In 1786 Mozart’s opera “Le nozze di Figaro” (The Marriage of Figaro) premiered in Vienna. The musicians and singers were overwhelmed by the difficulty of the music, especially since they did not have sufficient time for rehearsals. Unsurprisingly, the applause fell flat. Mozart’s Figaro was taken from the playing schedule and Mozart’s other works sold equally badly. They proved to be too difficult and not at all frivolous playful pieces. The underwhelming appreciation of the Viennese audience and the need for money made Mozart accept an invitation to Prague. There, he conducted “The Marriage of Figaro” at the opera. The success was tremendous. “…Because they do not talk about anything else here than – Figaro. Nothing else is being played, blown, sung or whistled than – Figaro, no opera attended than – Figaro. And forever Figaro! Certainly a great honour for me!” Here he also got a further commission for an opera: in co-operation with his libretto writer Lorenzo da Ponte he would compose “Don Giovanni”.

Death and Seduction

On May 28, 1787, Mozart’s father Leopold died without he and Wolfgang having a chance to see each other again. Full of grief and in desperate need of money Wolfgang Amadeus Mozart set to work on “Don Giovanni”. He also composed “A Little Night Music” at this time.
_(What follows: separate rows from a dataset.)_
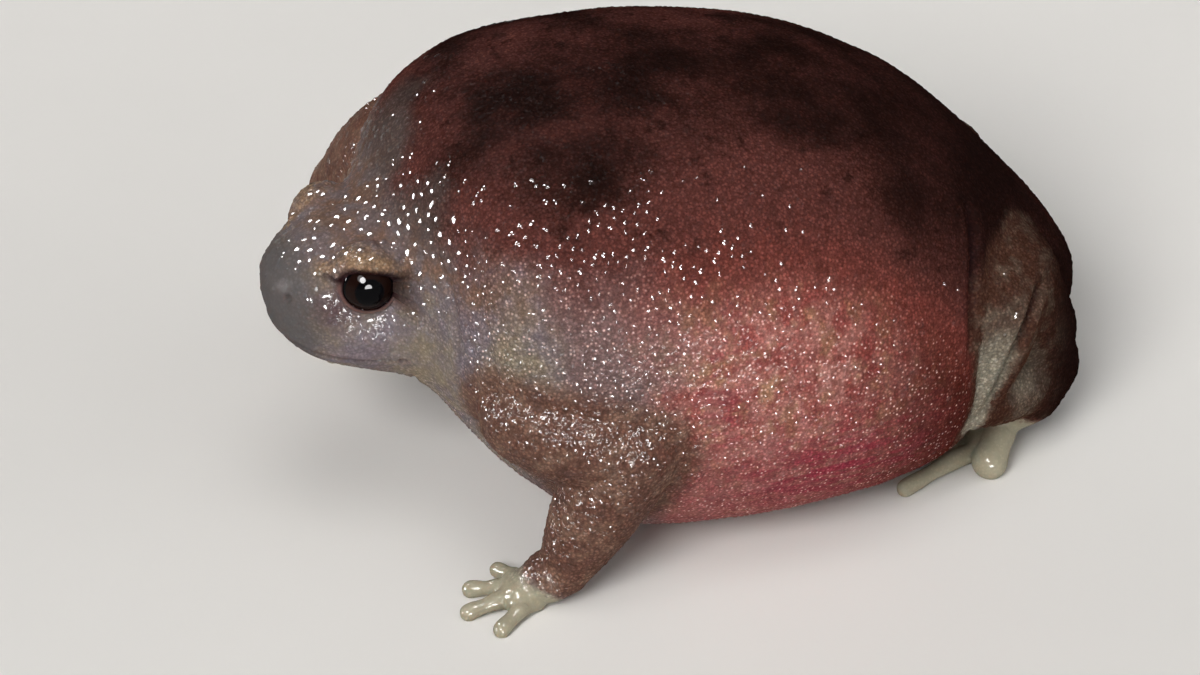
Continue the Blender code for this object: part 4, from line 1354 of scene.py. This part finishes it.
class StageLook(bpy.types.PropertyGroup):
    """Floor and light."""

    floor: colour_property("Floor", "Pale floor", (0.76, 0.74, 0.71))
    walls: strength_property("Walls", "Brightness of the room low down", 0.35)
    ceiling: strength_property("Ceiling", "Brightness of the room overhead", 0.08)
    light: strength_property("Light", "Strength of all the lights together", 1.13)
    sparkle: strength_property("Sparkle", "Strength of the glints in wet skin", 1.8)


class FROG_OT_make_skin(bpy.types.Operator):
    """Makes one skin over body, head and limbs"""

    bl_idname = "frog.make_skin"
    bl_label = "Make skin"

    def execute(self, context):
        look = context.scene.frog_skin
        shells = Shells()
        add_body(shells)
        for name, outer in SIDES.items():
            for _, *length in limb_lengths(name):
                shells.tube(*limb_line(*length), LIMB_SEGMENTS, 12)
            for shape in extremities(name):
                add_extremity(shells, *shape)
            shells.ball(eye_frame(outer)[0], LID_RADIUS)
            shells.tube(ham_line(outer), [radius for *_, radius in HAM], LIMB_SEGMENTS, 12)
        skin = union_of(shells, look.voxel / MM)
        mesh = skin.data
        relax(mesh, SMOOTH_PASSES)
        places = places_of(mesh)
        spots = to_world(places)
        for middle, low, high, passes in MELTED:
            blend = 1 - smoothstep(np.linalg.norm(np.abs(spots) - middle, axis=1), low, high)
            relax(mesh, passes, blend * (spots[:, 0] < 0), (0.5,))
        blend = np.zeros(len(places))
        for outer in SIDES.values():
            own, _, _, gap = eye_view(places, outer)
            close = 1 - smoothstep(np.linalg.norm(own, axis=1), 3.4, 5.0)
            blend = np.maximum(blend, close * smoothstep(gap, 0.5, 1.2))
        relax(mesh, 25, blend, (0.5,))
        places = places_of(mesh)
        near = np.zeros(len(places), bool)
        for outer in SIDES.values():
            close = np.linalg.norm(places - eye_frame(outer)[0], axis=1) < 3.2
            near |= close & (eye_view(places, outer)[0][:, 2] > 0)
        refine(mesh, near)
        sculpt(mesh, look)
        thin_out(skin, look.triangles)
        mesh = skin.data
        mark_skin(mesh)
        set_places(mesh, places_of(mesh) * MM)
        smooth_shade(mesh)
        mesh.materials.append(skin_material(look))
        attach(skin, "root")
        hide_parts(*FLESH)
        return {"FINISHED"}


class FROG_OT_make_granules(bpy.types.Operator):
    """Scatters low rounded granules over the skin"""

    bl_idname = "frog.make_granules"
    bl_label = "Make granules"

    def execute(self, context):
        look = context.scene.frog_granules
        skin = skin_object()
        tree = granule_tree()
        names = {item.name: item.identifier for item in tree.interface.items_tree}
        kinds = (
            ("granules_head", look.head_spacing, 0.55, look.height, 7, 0.0),
            ("granules_front", look.body_spacing, 0.55, look.height, 6, 0.0),
            ("granules_rear", look.body_spacing, 0.55, look.height, 6, 0.0),
            ("beads_head", 1.4 * look.bead_spacing, 0.44, 0.8 * look.bead_height, 16, 1.0),
            ("beads_body", look.bead_spacing, 0.4, look.bead_height, 12, 1.0),
        )
        for number, (part, spacing, width, height, sides, bead) in enumerate(kinds):
            obj = add_object(part, skin.data.copy())
            modifier = obj.modifiers.new("Granules", "NODES")
            modifier.node_group = tree
            inputs = {
                "Where": part,
                "Spacing": spacing,
                "Radius": width * spacing,
                "Height": height,
                "Sides": sides,
                "Bead": bead,
                "Seed": look.seed + number,
                "Skin": skin.data.materials[0],
            }
            for name, value in inputs.items():
                modifier[names[name]] = value
            bake_modifiers(obj)
            if not obj.data.polygons:
                raise RuntimeError(f"{part} came out empty")
            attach(obj, "root")
        return {"FINISHED"}


class FROG_OT_make_eyes(bpy.types.Operator):
    """Makes both eyes"""

    bl_idname = "frog.make_eyes"
    bl_label = "Make eyes"

    def execute(self, context):
        look = context.scene.frog_eyes
        material = eye_material(look)
        for name, outer in SIDES.items():
            centre, axes = eye_frame(outer)
            rows = np.linspace(0, math.pi, 66)[1:-1]
            columns = np.linspace(0, 2 * math.pi, 96, endpoint=False)
            radii = EYE_RADIUS + look.bulge / MM * (1 - smoothstep(rows, 0.2, 0.85))
            ring = np.stack((np.cos(columns), np.sin(columns) * outer), -1)
            shells = Shells()
            rings = []
            for row, radius in zip(rows[::-1], radii[::-1]):
                flat = ring * radius * math.sin(row)
                deep = np.full(len(columns), radius * math.cos(row))
                rings.append(np.column_stack((flat, deep)) @ axes + centre)
            ends = [centre - axes[2] * EYE_RADIUS, centre + axes[2] * radii[0]]
            shells.loft(rings, *ends)
            mesh = bpy.data.meshes.new(f"eyeball_{name}")
            mesh.from_pydata((np.concatenate(shells.points) * MM).tolist(), [], shells.faces)
            own = (places_of(mesh) / MM - centre) @ axes.T
            turn = np.arccos(np.clip(own[:, 2] / np.linalg.norm(own, axis=1), -1, 1))
            add_share(mesh, "iris", smoothstep(turn, 0.38, 0.5) * (1 - smoothstep(turn, 0.72, 0.85)))
            add_share(mesh, "white", smoothstep(turn, 0.85, 1.0))
            smooth_shade(mesh)
            mesh.materials.append(material)
            eye = add_object(f"eyeball_{name}", mesh)
            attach(eye, "root")
            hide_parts(f"eye_{name}")
        return {"FINISHED"}


class FROG_OT_make_stage(bpy.types.Operator):
    """Sets out the floor, the lights and the camera"""

    bl_idname = "frog.make_stage"
    bl_label = "Make stage"

    def execute(self, context):
        look = context.scene.frog_stage
        bm = bmesh.new()
        bmesh.ops.create_grid(bm, x_segments=8, y_segments=8, size=FLOOR_HALF_SIDE)
        mesh = bpy.data.meshes.new("floor")
        bm.to_mesh(mesh)
        bm.free()
        mesh.materials.append(floor_material(look))
        add_object("floor", mesh)
        add_room(look)
        for name, azimuth, elevation, spread, strength in LIGHTS:
            soft_light(name, azimuth, elevation, spread, strength * look.light)
        for name, azimuth, elevation, spread, strength in SPARKLES:
            light = soft_light(name, azimuth, elevation, spread, strength * look.sparkle)
            light.visible_diffuse = False
            light.visible_transmission = False
        context.scene.view_settings.view_transform = "Standard"
        add_camera()
        return {"FINISHED"}


class FROG_PT_model(bpy.types.Panel):
    """Lists what a user may change and the steps that make the model"""

    bl_idname = "FROG_PT_model"
    bl_label = "Turtle frog"
    bl_space_type = "VIEW_3D"
    bl_region_type = "UI"
    bl_category = "Turtle frog"

    def draw(self, context):
        for step, group in STEPS:
            box = self.layout.box()
            settings = getattr(context.scene, group)
            for name in settings.__annotations__:
                box.prop(settings, name)
            box.operator(step)


STEPS = (
    ("frog.make_skin", "frog_skin"),
    ("frog.make_granules", "frog_granules"),
    ("frog.make_eyes", "frog_eyes"),
    ("frog.make_stage", "frog_stage"),
)
GROUPS = {
    "frog_skin": SkinLook,
    "frog_granules": GranuleLook,
    "frog_eyes": EyeLook,
    "frog_stage": StageLook,
}
OPERATORS = (FROG_OT_make_skin, FROG_OT_make_granules, FROG_OT_make_eyes, FROG_OT_make_stage)


def register():
    for kind in (*GROUPS.values(), *OPERATORS, FROG_PT_model):
        bpy.utils.register_class(kind)
    for name, group in GROUPS.items():
        setattr(bpy.types.Scene, name, PointerProperty(type=group))


def unregister():
    for name in GROUPS:
        delattr(bpy.types.Scene, name)
    for kind in (FROG_PT_model, *reversed(OPERATORS), *reversed(GROUPS.values())):
        bpy.utils.unregister_class(kind)


def main():
    """Builds the whole model."""
    register()
    bpy.ops.frog.make_skin()
    bpy.ops.frog.make_granules()
    bpy.ops.frog.make_eyes()
    bpy.ops.frog.make_stage()


if __name__ == "__main__":
    main()
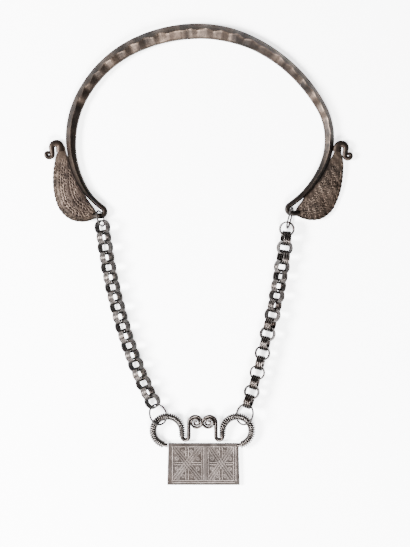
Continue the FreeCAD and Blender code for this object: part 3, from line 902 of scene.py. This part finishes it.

Mozart dealt with his grief through the character of Don Giovanni, the seducer of women going to hell. Conflicting emotions and difficulties with Lorenzo da Ponte, the musicians and singers marked the time in which “Don Giovanni” came into being. However, the premiere in Prague was a tremendous success.

Mozart returned to Vienna. Constanze was expecting her fourth child and on December 7, 1787, a long-time dream of Mozart came true: Mozart gained the position of imperial court composer with an annual salary of 800 guilders. A lot compared to other musicians, but still not enough to support Mozart’s lifestyle.